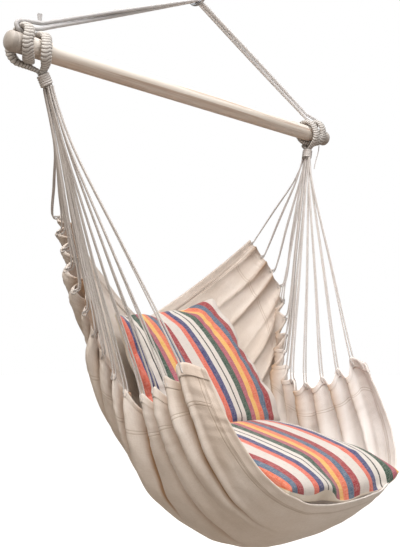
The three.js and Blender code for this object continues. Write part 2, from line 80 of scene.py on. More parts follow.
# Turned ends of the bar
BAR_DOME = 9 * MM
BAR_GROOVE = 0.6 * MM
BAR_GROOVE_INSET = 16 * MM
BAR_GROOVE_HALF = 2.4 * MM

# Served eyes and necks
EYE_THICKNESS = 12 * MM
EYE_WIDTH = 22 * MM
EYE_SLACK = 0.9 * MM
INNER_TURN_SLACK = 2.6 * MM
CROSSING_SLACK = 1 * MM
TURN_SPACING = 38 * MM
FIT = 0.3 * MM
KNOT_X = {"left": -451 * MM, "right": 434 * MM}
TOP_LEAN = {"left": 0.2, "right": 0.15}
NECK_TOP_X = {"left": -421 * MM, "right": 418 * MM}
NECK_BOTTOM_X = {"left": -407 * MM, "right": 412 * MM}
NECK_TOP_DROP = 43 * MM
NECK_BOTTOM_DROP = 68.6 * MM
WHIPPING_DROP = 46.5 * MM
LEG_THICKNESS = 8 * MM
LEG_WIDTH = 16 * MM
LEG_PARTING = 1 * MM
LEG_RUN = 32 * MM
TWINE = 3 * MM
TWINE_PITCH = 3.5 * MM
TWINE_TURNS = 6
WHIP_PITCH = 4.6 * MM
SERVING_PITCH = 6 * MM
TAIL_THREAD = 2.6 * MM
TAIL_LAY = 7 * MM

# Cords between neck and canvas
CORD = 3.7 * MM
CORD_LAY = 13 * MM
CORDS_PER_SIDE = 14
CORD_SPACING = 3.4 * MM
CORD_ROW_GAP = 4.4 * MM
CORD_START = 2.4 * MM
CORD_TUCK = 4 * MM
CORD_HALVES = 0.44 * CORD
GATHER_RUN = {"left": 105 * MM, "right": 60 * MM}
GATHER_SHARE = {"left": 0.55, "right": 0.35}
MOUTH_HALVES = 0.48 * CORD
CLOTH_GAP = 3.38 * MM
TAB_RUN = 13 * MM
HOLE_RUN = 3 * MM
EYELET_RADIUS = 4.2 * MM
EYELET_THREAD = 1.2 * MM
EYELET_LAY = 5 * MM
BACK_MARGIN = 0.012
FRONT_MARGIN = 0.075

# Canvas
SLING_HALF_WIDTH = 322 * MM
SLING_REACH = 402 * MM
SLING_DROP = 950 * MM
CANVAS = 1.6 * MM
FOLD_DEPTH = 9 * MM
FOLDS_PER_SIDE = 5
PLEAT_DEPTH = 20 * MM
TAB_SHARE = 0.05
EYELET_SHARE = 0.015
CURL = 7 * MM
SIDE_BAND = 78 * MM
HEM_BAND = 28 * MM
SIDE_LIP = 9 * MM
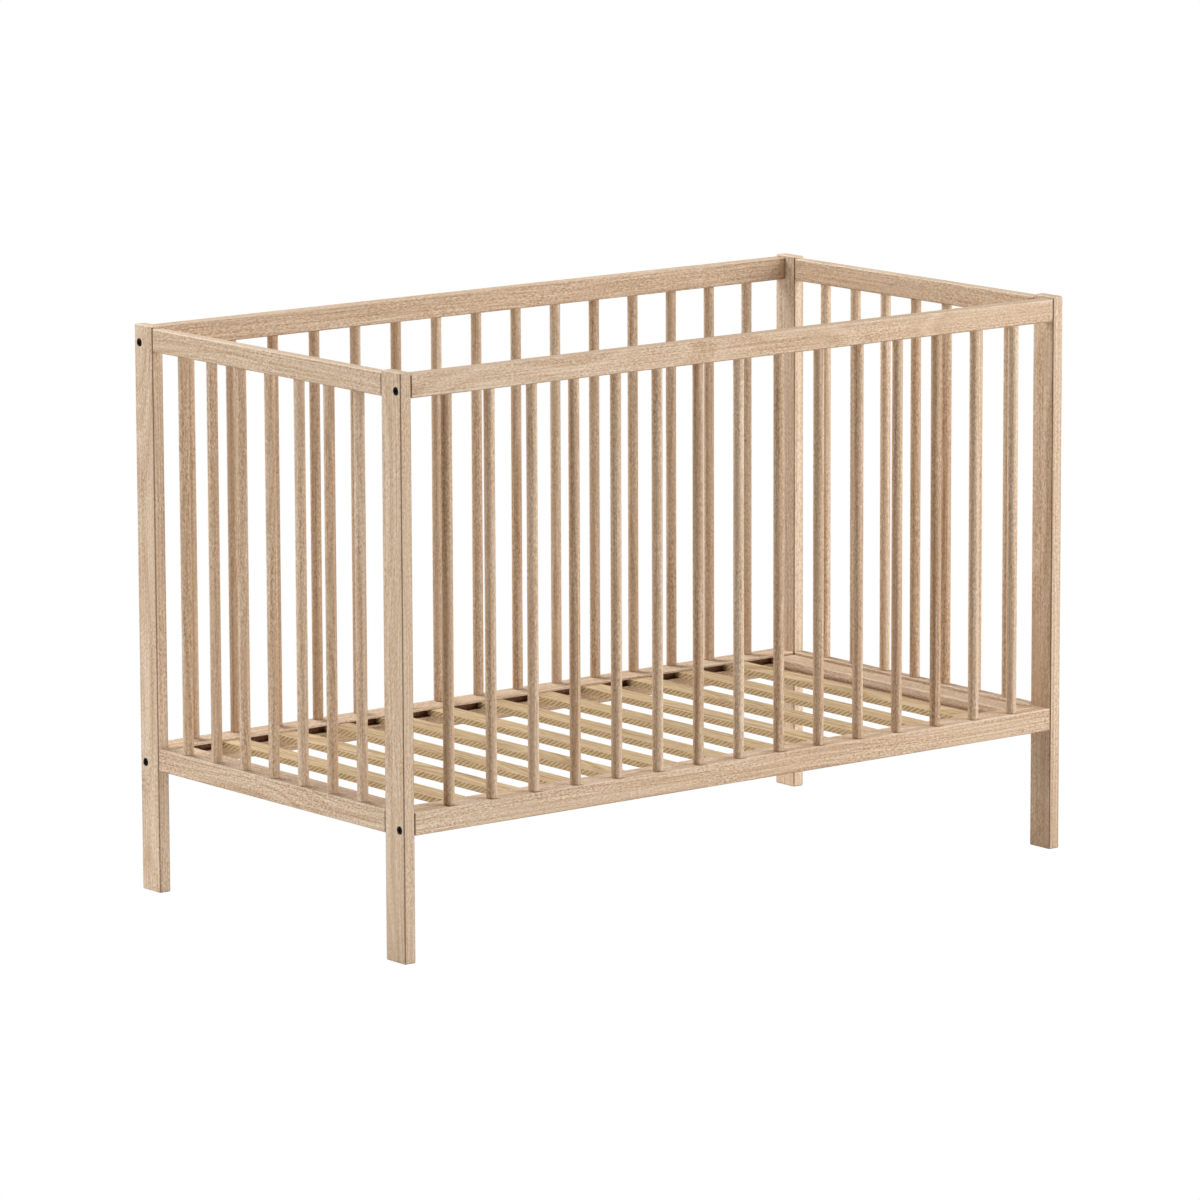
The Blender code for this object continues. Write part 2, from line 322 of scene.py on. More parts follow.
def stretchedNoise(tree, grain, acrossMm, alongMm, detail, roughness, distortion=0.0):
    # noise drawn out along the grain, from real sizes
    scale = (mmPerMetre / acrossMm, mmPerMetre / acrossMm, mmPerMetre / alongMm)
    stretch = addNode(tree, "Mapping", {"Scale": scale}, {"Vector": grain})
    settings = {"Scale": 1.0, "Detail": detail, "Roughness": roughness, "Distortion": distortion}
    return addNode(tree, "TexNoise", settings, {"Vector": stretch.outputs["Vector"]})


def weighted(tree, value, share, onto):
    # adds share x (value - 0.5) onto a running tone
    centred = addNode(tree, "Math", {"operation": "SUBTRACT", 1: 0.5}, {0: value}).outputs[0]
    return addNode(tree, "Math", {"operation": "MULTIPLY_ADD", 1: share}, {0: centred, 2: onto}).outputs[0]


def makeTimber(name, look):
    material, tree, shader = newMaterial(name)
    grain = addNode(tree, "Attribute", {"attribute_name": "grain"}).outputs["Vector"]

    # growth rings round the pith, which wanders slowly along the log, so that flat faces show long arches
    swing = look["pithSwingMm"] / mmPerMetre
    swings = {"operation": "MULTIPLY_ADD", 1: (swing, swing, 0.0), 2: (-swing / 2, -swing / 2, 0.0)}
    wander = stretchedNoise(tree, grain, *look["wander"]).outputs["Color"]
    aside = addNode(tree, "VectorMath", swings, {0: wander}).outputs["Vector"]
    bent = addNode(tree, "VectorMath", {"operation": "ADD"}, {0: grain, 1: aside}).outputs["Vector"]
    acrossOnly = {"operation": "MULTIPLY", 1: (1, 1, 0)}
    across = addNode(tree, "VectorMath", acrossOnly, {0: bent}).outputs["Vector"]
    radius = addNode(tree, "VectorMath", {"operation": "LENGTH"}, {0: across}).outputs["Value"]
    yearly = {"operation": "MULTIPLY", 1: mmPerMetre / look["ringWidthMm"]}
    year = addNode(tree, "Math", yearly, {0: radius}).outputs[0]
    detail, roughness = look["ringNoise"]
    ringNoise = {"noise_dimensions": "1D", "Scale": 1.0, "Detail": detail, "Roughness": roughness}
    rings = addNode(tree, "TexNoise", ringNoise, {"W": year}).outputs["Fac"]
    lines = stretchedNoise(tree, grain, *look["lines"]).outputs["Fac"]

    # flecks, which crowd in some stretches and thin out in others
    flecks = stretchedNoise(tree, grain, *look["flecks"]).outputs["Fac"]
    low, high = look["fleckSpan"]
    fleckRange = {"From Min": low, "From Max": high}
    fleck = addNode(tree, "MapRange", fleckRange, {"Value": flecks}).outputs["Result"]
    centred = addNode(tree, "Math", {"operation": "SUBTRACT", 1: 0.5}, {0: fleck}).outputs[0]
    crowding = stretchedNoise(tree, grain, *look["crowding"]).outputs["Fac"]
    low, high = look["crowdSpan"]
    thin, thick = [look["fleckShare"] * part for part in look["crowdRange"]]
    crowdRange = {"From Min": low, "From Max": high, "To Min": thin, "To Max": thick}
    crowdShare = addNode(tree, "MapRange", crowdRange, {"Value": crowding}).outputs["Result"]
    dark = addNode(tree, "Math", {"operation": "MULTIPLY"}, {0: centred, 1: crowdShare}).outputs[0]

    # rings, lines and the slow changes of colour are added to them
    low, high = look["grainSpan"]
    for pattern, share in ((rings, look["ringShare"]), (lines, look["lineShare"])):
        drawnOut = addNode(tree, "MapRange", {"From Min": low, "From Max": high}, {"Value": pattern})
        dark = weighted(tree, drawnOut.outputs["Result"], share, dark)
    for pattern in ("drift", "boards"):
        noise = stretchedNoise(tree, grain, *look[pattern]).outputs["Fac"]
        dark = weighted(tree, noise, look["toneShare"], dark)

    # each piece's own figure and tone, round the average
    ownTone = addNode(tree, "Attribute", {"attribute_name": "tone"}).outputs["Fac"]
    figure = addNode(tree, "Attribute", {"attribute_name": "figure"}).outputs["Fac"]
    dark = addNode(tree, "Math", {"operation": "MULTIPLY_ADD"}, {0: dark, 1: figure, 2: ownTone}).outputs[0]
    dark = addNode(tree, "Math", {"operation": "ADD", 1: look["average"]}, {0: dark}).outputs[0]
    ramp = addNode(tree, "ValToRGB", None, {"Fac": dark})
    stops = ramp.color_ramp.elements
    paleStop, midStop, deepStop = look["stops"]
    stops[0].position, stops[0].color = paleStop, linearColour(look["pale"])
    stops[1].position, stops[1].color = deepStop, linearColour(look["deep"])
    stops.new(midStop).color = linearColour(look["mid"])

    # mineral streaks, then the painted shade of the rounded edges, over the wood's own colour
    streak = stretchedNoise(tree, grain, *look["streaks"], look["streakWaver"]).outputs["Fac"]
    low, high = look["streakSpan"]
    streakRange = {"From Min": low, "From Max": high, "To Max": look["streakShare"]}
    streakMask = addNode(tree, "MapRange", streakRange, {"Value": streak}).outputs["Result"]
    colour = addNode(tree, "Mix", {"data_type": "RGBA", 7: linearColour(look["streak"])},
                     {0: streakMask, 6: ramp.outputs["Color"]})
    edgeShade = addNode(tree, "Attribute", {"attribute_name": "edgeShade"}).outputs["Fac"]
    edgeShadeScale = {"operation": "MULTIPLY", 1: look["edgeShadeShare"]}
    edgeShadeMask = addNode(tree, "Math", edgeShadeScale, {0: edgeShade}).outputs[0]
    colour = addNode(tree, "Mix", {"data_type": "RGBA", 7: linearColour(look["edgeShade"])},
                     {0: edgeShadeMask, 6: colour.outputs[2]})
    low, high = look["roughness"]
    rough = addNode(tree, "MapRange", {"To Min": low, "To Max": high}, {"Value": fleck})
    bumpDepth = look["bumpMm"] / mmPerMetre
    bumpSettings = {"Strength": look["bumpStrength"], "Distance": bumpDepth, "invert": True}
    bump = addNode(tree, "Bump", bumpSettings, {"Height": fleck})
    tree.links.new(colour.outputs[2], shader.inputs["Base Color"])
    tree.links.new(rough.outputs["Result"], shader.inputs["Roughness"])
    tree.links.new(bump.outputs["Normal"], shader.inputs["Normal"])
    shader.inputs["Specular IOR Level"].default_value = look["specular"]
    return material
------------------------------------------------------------
Request:
Your answer should be exactly the lines of the data above, from the first through the line containing "BAR_GROOVE_HALF = 2.4 * MM".

Exercise solution:
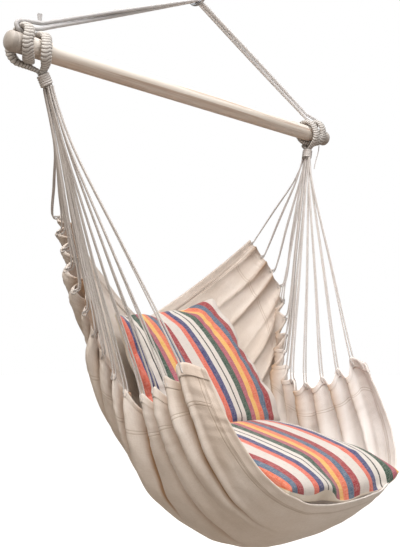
The three.js and Blender code for this object continues. Write part 2, from line 80 of scene.py on. More parts follow.
# Turned ends of the bar
BAR_DOME = 9 * MM
BAR_GROOVE = 0.6 * MM
BAR_GROOVE_INSET = 16 * MM
BAR_GROOVE_HALF = 2.4 * MM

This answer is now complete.